L'Editoriale
Giovedì 17 Luglio 2025
Il potere dei dati e l’etica necessaria
ITALIA. Nell’epoca in cui milioni di persone consegnano brandelli della propria vita a un algoritmo in cambio di una manciata di like, mandano in Rete foto personali o dei propri figli, postano o peggio manipolano foto altrui senza consenso, la figura del Garante della Privacy è quanto mai controcorrente.
In un’Italia che ama mettersi in vetrina, Pasquale Stanzione ha scelto invece la via della sobrietà istituzionale, ricordandoci che non tutto può – né deve – essere spettacolo. Un ruolo cruciale perché oggi i dati personali sono un potere. Chi gestisce le informazioni controlla spesso anche i comportamenti, le scelte e persino la libertà delle persone.
Il Garante vigila proprio per impedire abusi, presunte sorveglianze ingiustificate e uso scorretto delle informazioni private. E allora sì, il Garante serve. Come l’arbitro in una partita: non decide il risultato, ma impedisce che il più forte prenda a calci il più debole. Senza arbitro, il gioco diventa rissa. E senza Garante, la Rete diventerebbe una giungla dove ogni barbarie può camuffarsi da «diritto all’informazione».
In un Paese dove il diritto di cronaca è troppo spesso invocato per giustificare il sensazionalismo, il Garante per la protezione dei dati personali (questo il nome ufficiale) ha rimesso al centro la dignità della persona, anche dopo la morte. È un gesto che vale più di mille dichiarazioni
L’ultimo atto di questa autorità amministrativa indipendente, forse il più emblematico, è lo stop alla diffusione del video dell’autopsia di Chiara Poggi. Un provvedimento sacrosanto, che ha saputo dire un «no» netto alla deriva voyeuristica che spesso infetta il giornalismo e i social. Stanzione ha spesso tirato le orecchie anche ai giornalisti, che dispongono della competenza, della formazione e della deontologia necessarie a non sconfinare mai nel voyeurismo. In un Paese dove il diritto di cronaca è troppo spesso invocato per giustificare il sensazionalismo, il Garante per la protezione dei dati personali (questo il nome ufficiale) ha rimesso al centro la dignità della persona, anche dopo la morte. È un gesto che vale più di mille dichiarazioni.
Il caso dell’AI
Ma non è certo l’unico fronte su cui l’Autorità si è mossa con fermezza: lo attesta l’ultima, recente, relazione di Stanzione, una ricchissima memoria di 262 pagine consultabile sul sito dell’organo di vigilanza. Il 2024 è stato l’anno dell’esplosione dell’Intelligenza artificiale, con tutti pericoli che comporta. Il giurista lo ha detto senza giri di parole: «L’IA ha prodotto una rivoluzione antropologica». E ha aggiunto un concetto che dovrebbe diventare pilastro del nostro tempo: «Serve l’algoretica, un’etica degli algoritmi che rimetta l’uomo al centro del processo tecnologico». Parole alte, forse, ma necessarie. Perché il rischio non è solo quello di essere spiati, ma di essere ridotti a dati, a profili, a numeri.

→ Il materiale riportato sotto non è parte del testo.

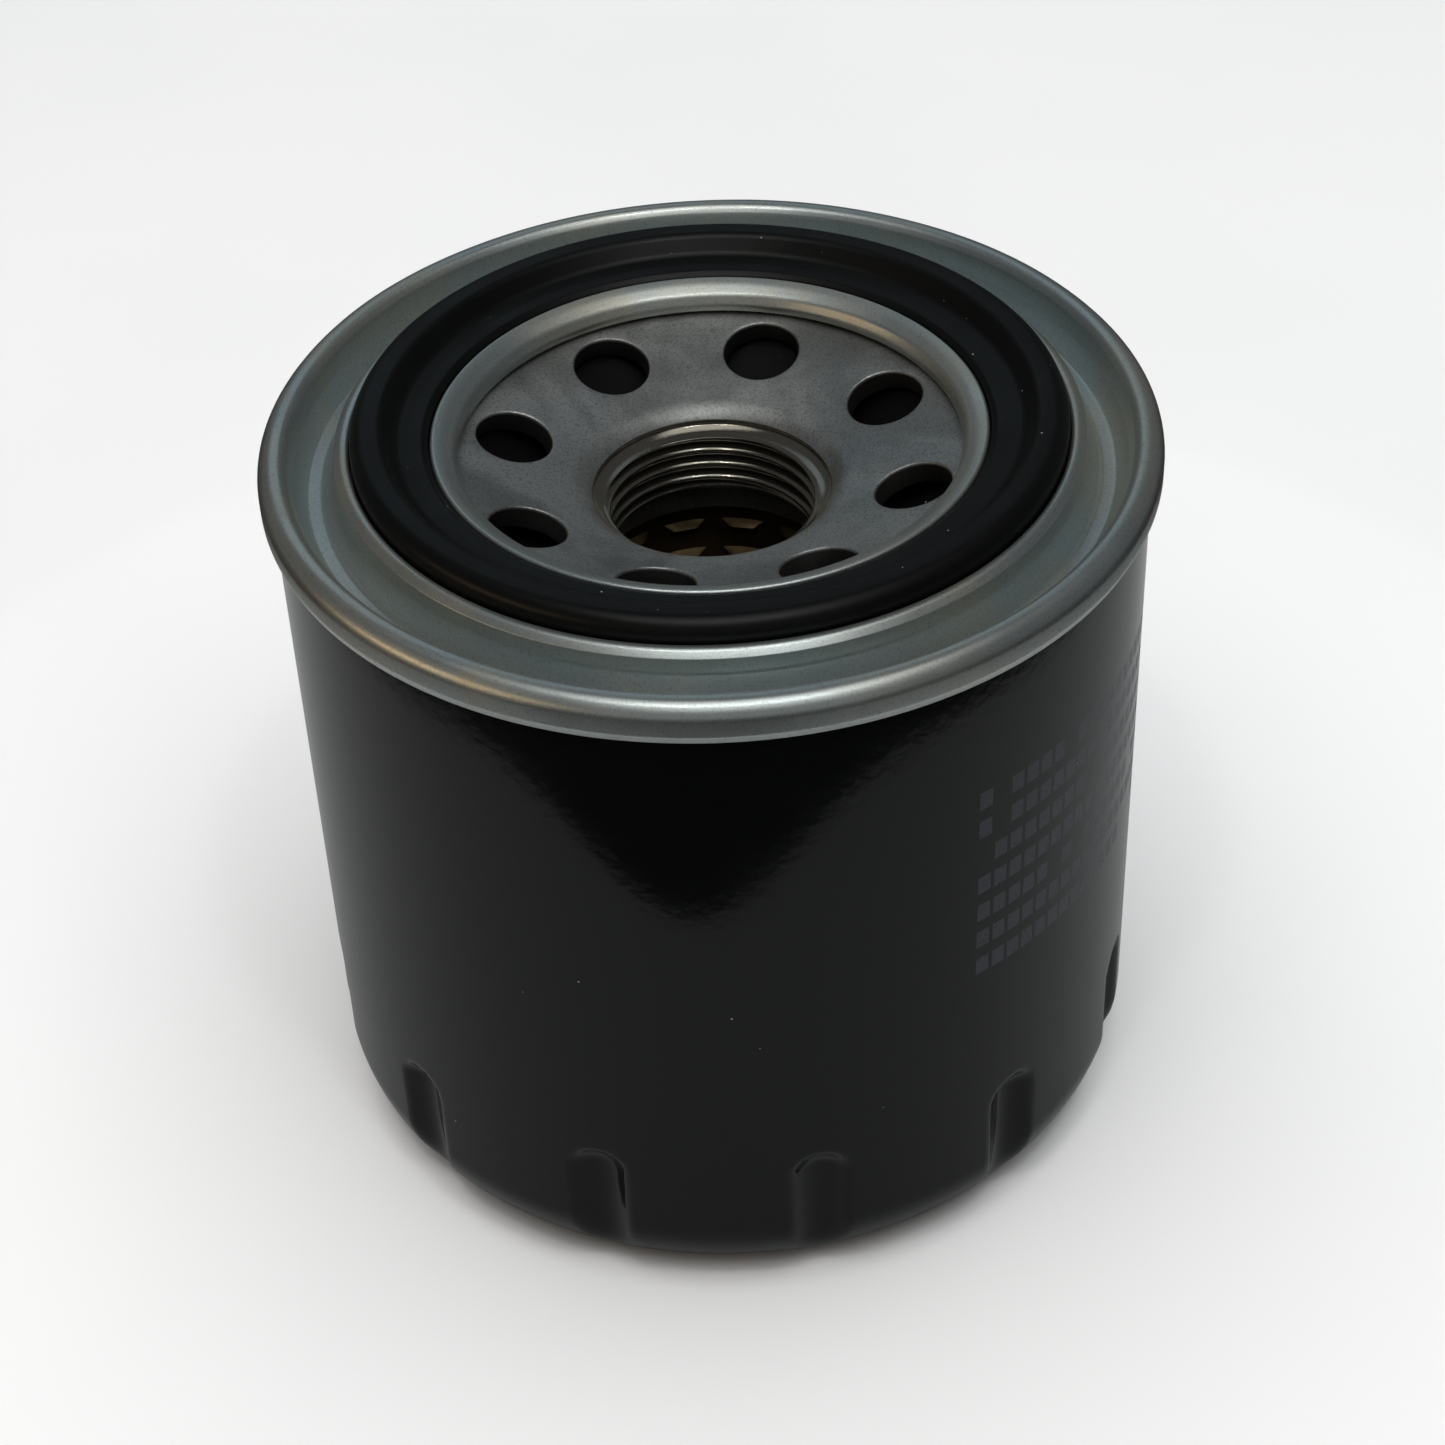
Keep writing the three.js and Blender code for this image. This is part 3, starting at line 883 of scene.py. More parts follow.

Il Garante ha fatto valere la sua voce infliggendo a un consorzio di Intelligenza artificiale una sanzione da 15 milioni di euro (in tutto nel 2024 le sanzioni hanno raggiunto la non indifferente cifra di 24 milioni), obbligandolo a una campagna informativa. Accanto alle battaglie più tecnologiche, resta viva la lotta quotidiana al telemarketing aggressivo, con sanzioni pesanti e l’approvazione di un codice di condotta. E poi l’attenzione al tema dei minori: dallo «sharenting» – la pratica diffusa dell’eccessiva esposizione dei bambini on line da parte dei genitori – alla verifica dell’età per l’iscrizione ai social. Perché proteggere chi non può difendersi è uno dei primi doveri di uno Stato civile.
Certo, si potrebbe obiettare che l’azione del Garante è ancora troppo limitata rispetto alla vastità del fenomeno. Ma sarebbe ingeneroso non riconoscere che l’Autorità, con i pochi mezzi a disposizione, con mezzi limitati e sotto il fuoco incrociato di lobby e interessi, sta facendo il possibile. E, a volte, anche l’impossibile.